* [AIM OF THE TASK]:
Every line below must be reproduced exactly. Copy them all.

§ §

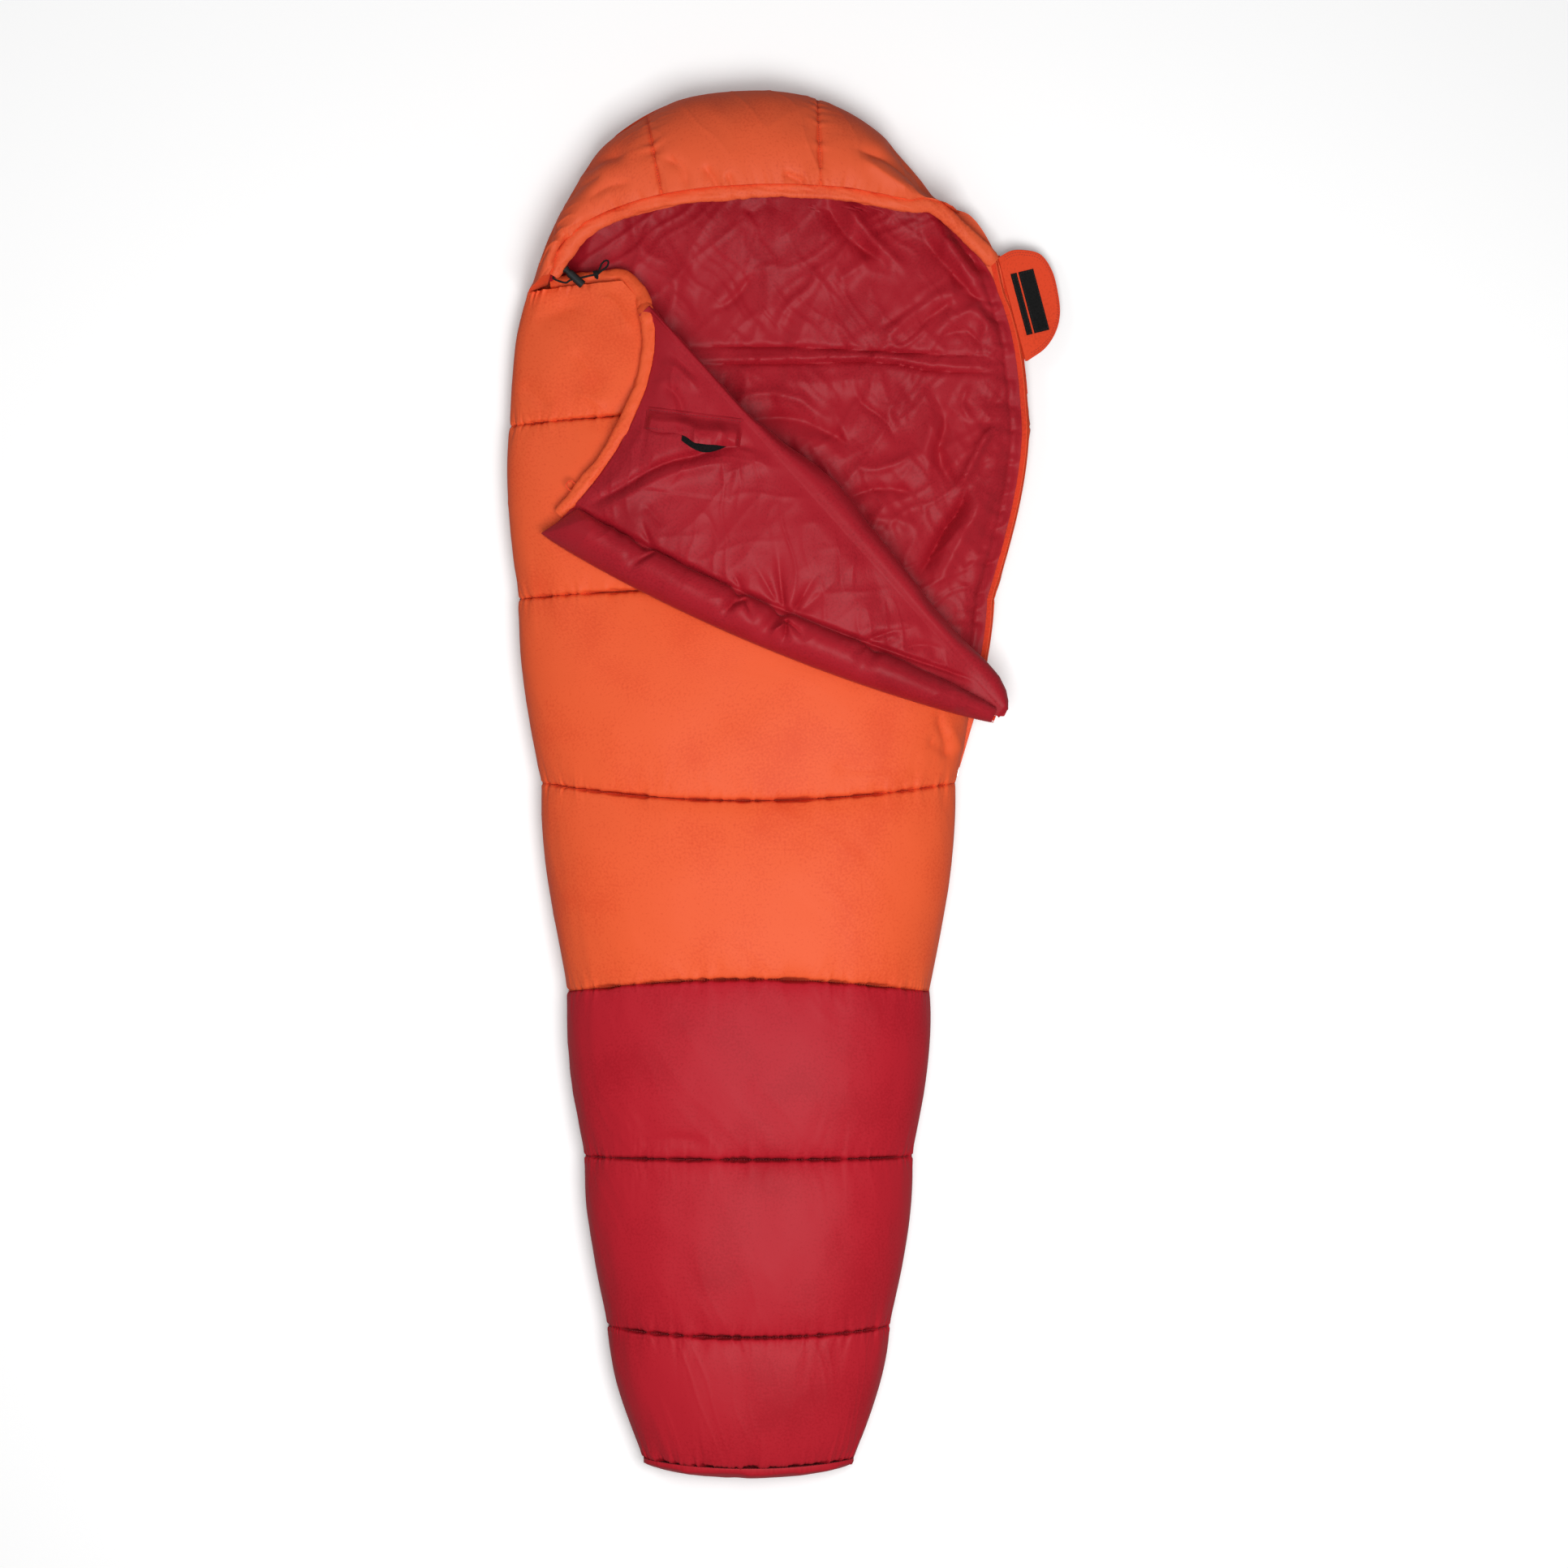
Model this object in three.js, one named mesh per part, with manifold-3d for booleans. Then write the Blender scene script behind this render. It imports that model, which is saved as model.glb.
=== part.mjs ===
// A mummy sleeping bag that lies on its back, with its front corner folded open.
// Millimetres, +Z up, the hood towards +Y and the zip on the +X side.
import * as THREE from 'three';
import { mergeVertices } from 'three/addons/utils/BufferGeometryUtils.js';
import Module from 'manifold-3d';

const wasm = await Module();
wasm.setup();

// Levels of the cross seams along the bag, from the neck to the foot
const neckY = 762;
const chestY = 555;
const waistY = 287;
const hipY = 2;
const thighY = -320;
const kneeY = -575;
const shinY = -838;
const footY = -1044;

// Half widths of the bag at those seams, from its middle line
const neckHalf = 340;
const chestHalf = 369;
const waistHalf = 356;
const hipHalf = 320;
const thighHalf = 280;
const kneeHalf = 253;
const shinHalf = 218;
const footHalf = 163;

// How much wider than the front the opened back lies on the zip side
const neckSpread = 58;
const chestSpread = 66;
const waistSpread = 25;

// Height of the front's crown above the floor at those seams
const neckCrown = 104;
const chestCrown = 128;
const waistCrown = 146;
const hipCrown = 166;
const thighCrown = 176;
const kneeCrown = 174;
const shinCrown = 162;
const footCrown = 126;

// How far each seam's middle bows towards the hood, or towards the foot
const neckBow = 22;
const chestBow = 19;
const waistBow = 15;
const hipBow = -27;
const thighBow = 21;
const kneeBow = -1;
const shinBow = -12;
const footBow = -11;

// Fill and sewing
const seamLevel = 42; // height of the side seams above the floor
const loft = 44; // thickness of a front chamber at its crown
const sideWall = 36; // width of a chamber where it meets the side seam
const sewnEdge = 12; // thickness of a pad's sewn rim
const seamDip = 17; // depth of the groove at a cross seam
const sideBulge = 10; // how far a chamber stands out past the line of its seams
const backCrown = 8; // rise of the back pad's middle
const backRise = 9; // how far the back's cross seams lift off the floor
const floorCut = 1.6; // flat that the bag's weight presses into its underside
const seamGap = 0.3; // between pieces that touch
const linerThick = 1.5;
const domePower = 2.4;
const footBulge = 13; // how far the end cap stands out
const bulgeSkew = 0.8;

// Hood
const hoodTopY = 1075;
const hoodShoulderY = 1008; // where the crown's curve starts on each side
const hoodShoulderHalf = 205;
const hoodCheekY = 898;
const hoodCheekHalf = 300;
const hoodSeamHalf = 152;
const faceTopY = 921; // edge of the hood over the face, at its middle
const faceSideY = 903;
const faceLeftY = 790;
const faceLeftHalf = 310;
const faceLeftTopY = 862;
const faceLeftTopHalf = 258;
const hoodCrownHeight = 150;
const hoodLeftHeight = 104;
const hoodRightHeight = 92;
const hoodPuff = 12;
const hoodWall = 30;
const crownPower = 2.4;

// Fold line across the front
const foldStartX = -156;
const foldStartY = 734;
const foldEndX = 395;
const foldEndY = 118;
const foldRadius = 27;
const foldHeight = 122; // height of the line that the corner turns about
const cornerLevel = 92; // the lowest the turned-back corner hangs
const restGap = 4; // between the turned-back corner and what it lies on
const linerMargin = 5.5; // from the back liner's edge to the foot of the side wall

// Turned-back corner: distances along the fold line, and out from it
const tipAlong = 148;
const tipOut = 354;
const footCornerAlong = 841;
const footCornerOut = 20;
const foldLength = 822; // of the side that turns
const zipEdgeBow = 34; // how far the zip edge bows out past a straight line
const chestEdgeBow = 60;
const flapLoft = 30;
const flapEdge = 11;

// Draft tube and channels
const tubeWide = 66;
const tubeHigh = 36;
const channelRadius = 8;
const cordRadius = 1.5;
const tipShare = 0.965; // where the chest edge meets the zip edge's sewn line

// Zip
const tapeWide = 12;
const tapeThick = 1.2;
const coilRadius = 1.7;
const zipGrooveHigh = 26;
const zipGrooveDeep = 9;
const grooveOverrun = 60;
const closedTapeWide = 24;
const closedTapeThick = 1.3;
const chainWide = 6;
const chainThick = 2.4;
const sliderY = 45;
const sliderHalf = 327;
const sliderLong = 16;
const sliderWide = 12;
const sliderThick = 8;
const sliderPlate = 1.3;
const slideClear = 0.35;
const bailHigh = 5;
const bailThick = 1.8;
const bailWide = 3;
const pullerLong = 30;
const pullerWide = 8;
const pullerThick = 1.6;
const stopLong = 5;
const grooveLead = 70; // length of the groove past each end of the closed zip

// Hook-and-loop tab
const tabRootShare = 1 / 6; // of the hood's rim on the zip side
const tabLong = 168;
const tabDeep = 77;
const tabThick = 3;
const tabDroop = 15 * Math.PI / 180;
const tabLean = 14.9 * Math.PI / 180;
const tabStand = 3.6; // from the rim's line out to the line that the tab turns about
const tabLevel = 43.2;
const hemThick = 1.4;
const hemHigh = 11;
const hookThick = 1.6;
const hookLong = 98;
const hookWide = 25;
const hookWideOut = 34.5; // middle of the wide strip, out from the root
const hookNarrow = 10;
const hookNarrowOut = 14;
const hookMiddle = 80; // middle of both strips, along the root
const loopPatchFrom = 0.04; // shares of the zip edge
const loopPatchTo = 0.16;
const loopPatchWide = 28;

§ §

* [COMPLETE OUTPUT]:
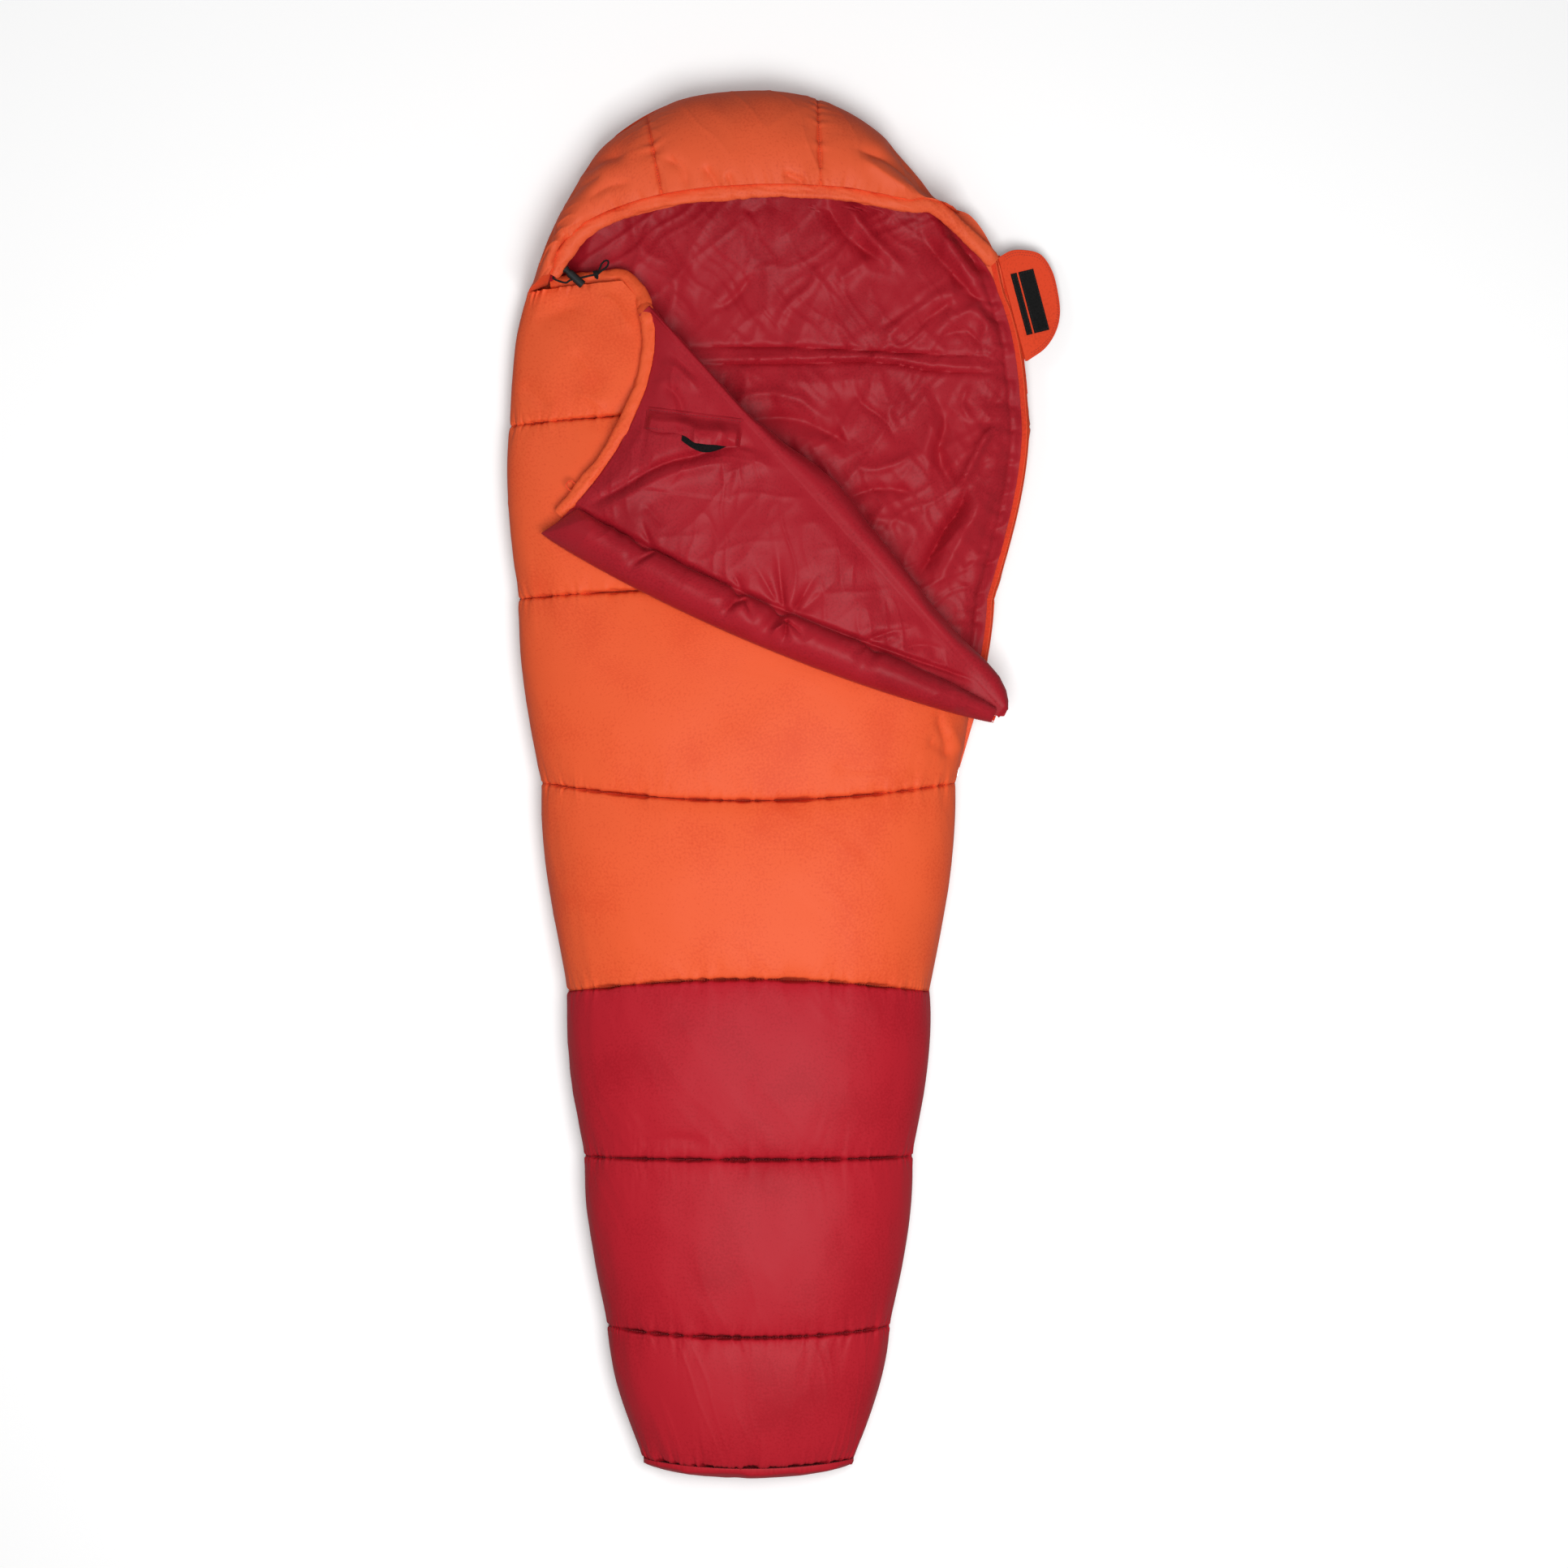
Model this object in three.js, one named mesh per part, with manifold-3d for booleans. Then write the Blender scene script behind this render. It imports that model, which is saved as model.glb.
=== part.mjs ===
// A mummy sleeping bag that lies on its back, with its front corner folded open.
// Millimetres, +Z up, the hood towards +Y and the zip on the +X side.
import * as THREE from 'three';
import { mergeVertices } from 'three/addons/utils/BufferGeometryUtils.js';
import Module from 'manifold-3d';

const wasm = await Module();
wasm.setup();

// Levels of the cross seams along the bag, from the neck to the foot
const neckY = 762;
const chestY = 555;
const waistY = 287;
const hipY = 2;
const thighY = -320;
const kneeY = -575;
const shinY = -838;
const footY = -1044;

// Half widths of the bag at those seams, from its middle line
const neckHalf = 340;
const chestHalf = 369;
const waistHalf = 356;
const hipHalf = 320;
const thighHalf = 280;
const kneeHalf = 253;
const shinHalf = 218;
const footHalf = 163;

// How much wider than the front the opened back lies on the zip side
const neckSpread = 58;
const chestSpread = 66;
const waistSpread = 25;

// Height of the front's crown above the floor at those seams
const neckCrown = 104;
const chestCrown = 128;
const waistCrown = 146;
const hipCrown = 166;
const thighCrown = 176;
const kneeCrown = 174;
const shinCrown = 162;
const footCrown = 126;

// How far each seam's middle bows towards the hood, or towards the foot
const neckBow = 22;
const chestBow = 19;
const waistBow = 15;
const hipBow = -27;
const thighBow = 21;
const kneeBow = -1;
const shinBow = -12;
const footBow = -11;

// Fill and sewing
const seamLevel = 42; // height of the side seams above the floor
const loft = 44; // thickness of a front chamber at its crown
const sideWall = 36; // width of a chamber where it meets the side seam
const sewnEdge = 12; // thickness of a pad's sewn rim
const seamDip = 17; // depth of the groove at a cross seam
const sideBulge = 10; // how far a chamber stands out past the line of its seams
const backCrown = 8; // rise of the back pad's middle
const backRise = 9; // how far the back's cross seams lift off the floor
const floorCut = 1.6; // flat that the bag's weight presses into its underside
const seamGap = 0.3; // between pieces that touch
const linerThick = 1.5;
const domePower = 2.4;
const footBulge = 13; // how far the end cap stands out
const bulgeSkew = 0.8;

// Hood
const hoodTopY = 1075;
const hoodShoulderY = 1008; // where the crown's curve starts on each side
const hoodShoulderHalf = 205;
const hoodCheekY = 898;
const hoodCheekHalf = 300;
const hoodSeamHalf = 152;
const faceTopY = 921; // edge of the hood over the face, at its middle
const faceSideY = 903;
const faceLeftY = 790;
const faceLeftHalf = 310;
const faceLeftTopY = 862;
const faceLeftTopHalf = 258;
const hoodCrownHeight = 150;
const hoodLeftHeight = 104;
const hoodRightHeight = 92;
const hoodPuff = 12;
const hoodWall = 30;
const crownPower = 2.4;

// Fold line across the front
const foldStartX = -156;
const foldStartY = 734;
const foldEndX = 395;
const foldEndY = 118;
const foldRadius = 27;
const foldHeight = 122; // height of the line that the corner turns about
const cornerLevel = 92; // the lowest the turned-back corner hangs
const restGap = 4; // between the turned-back corner and what it lies on
const linerMargin = 5.5; // from the back liner's edge to the foot of the side wall

// Turned-back corner: distances along the fold line, and out from it
const tipAlong = 148;
const tipOut = 354;
const footCornerAlong = 841;
const footCornerOut = 20;
const foldLength = 822; // of the side that turns
const zipEdgeBow = 34; // how far the zip edge bows out past a straight line
const chestEdgeBow = 60;
const flapLoft = 30;
const flapEdge = 11;

// Draft tube and channels
const tubeWide = 66;
const tubeHigh = 36;
const channelRadius = 8;
const cordRadius = 1.5;
const tipShare = 0.965; // where the chest edge meets the zip edge's sewn line

// Zip
const tapeWide = 12;
const tapeThick = 1.2;
const coilRadius = 1.7;
const zipGrooveHigh = 26;
const zipGrooveDeep = 9;
const grooveOverrun = 60;
const closedTapeWide = 24;
const closedTapeThick = 1.3;
const chainWide = 6;
const chainThick = 2.4;
const sliderY = 45;
const sliderHalf = 327;
const sliderLong = 16;
const sliderWide = 12;
const sliderThick = 8;
const sliderPlate = 1.3;
const slideClear = 0.35;
const bailHigh = 5;
const bailThick = 1.8;
const bailWide = 3;
const pullerLong = 30;
const pullerWide = 8;
const pullerThick = 1.6;
const stopLong = 5;
const grooveLead = 70; // length of the groove past each end of the closed zip

// Hook-and-loop tab
const tabRootShare = 1 / 6; // of the hood's rim on the zip side
const tabLong = 168;
const tabDeep = 77;
const tabThick = 3;
const tabDroop = 15 * Math.PI / 180;
const tabLean = 14.9 * Math.PI / 180;
const tabStand = 3.6; // from the rim's line out to the line that the tab turns about
const tabLevel = 43.2;
const hemThick = 1.4;
const hemHigh = 11;
const hookThick = 1.6;
const hookLong = 98;
const hookWide = 25;
const hookWideOut = 34.5; // middle of the wide strip, out from the root
const hookNarrow = 10;
const hookNarrowOut = 14;
const hookMiddle = 80; // middle of both strips, along the root
const loopPatchFrom = 0.04; // shares of the zip edge
const loopPatchTo = 0.16;
const loopPatchWide = 28;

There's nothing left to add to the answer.